Stochastic Approximation with Dynamic Distributions

Abstract

We consider first the problem of minimizing a convex function that is evolving according to unknown and possibly stochastic dynamics, which may depend jointly on time and on the decision variable itself. Such problems abound in the machine learning and signal processing literature, under the names of concept drift, stochastic tracking, and performative prediction. In this setting, we provide novel non-asymptotic convergence guarantees for the proximal stochastic gradient method with iterate averaging, focusing on bounds valid both in expectation and with high probability. The efficiency estimates we obtain clearly decouple the contributions of optimization error, gradient noise, and time drift; notably, we identify a low drift-to-noise regime in which the tracking efficiency benefits significantly from a step decay schedule.

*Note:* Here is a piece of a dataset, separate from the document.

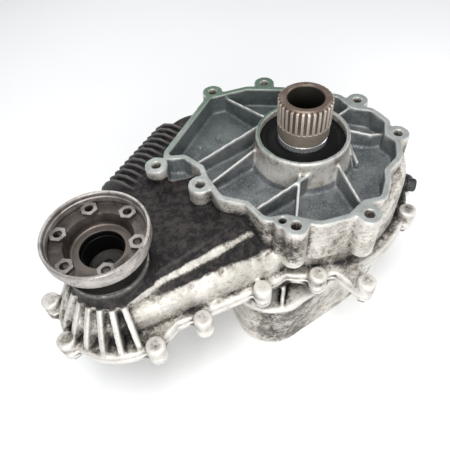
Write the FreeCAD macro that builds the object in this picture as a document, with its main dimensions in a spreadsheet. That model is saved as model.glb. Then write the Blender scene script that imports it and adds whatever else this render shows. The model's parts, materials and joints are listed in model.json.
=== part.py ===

Next, we analyze a stochastic forward-backward method (SFB) for decision-dependent stochastic approximation problems, wherein the data distribution used by the algorithm evolves along the iterate sequence. The primary examples of such problems appear in performative prediction and its multiplayer extensions. We show that under mild assumptions, the deviation between the averaged SFB iterate and the solution is asymptotically normal, with a covariance that clearly decouples the effects of the gradient noise and the distributional dynamics. Moreover, building on the work of Hájek and Le Cam, we show that the asymptotic performance of SFB with averaging is locally minimax optimal.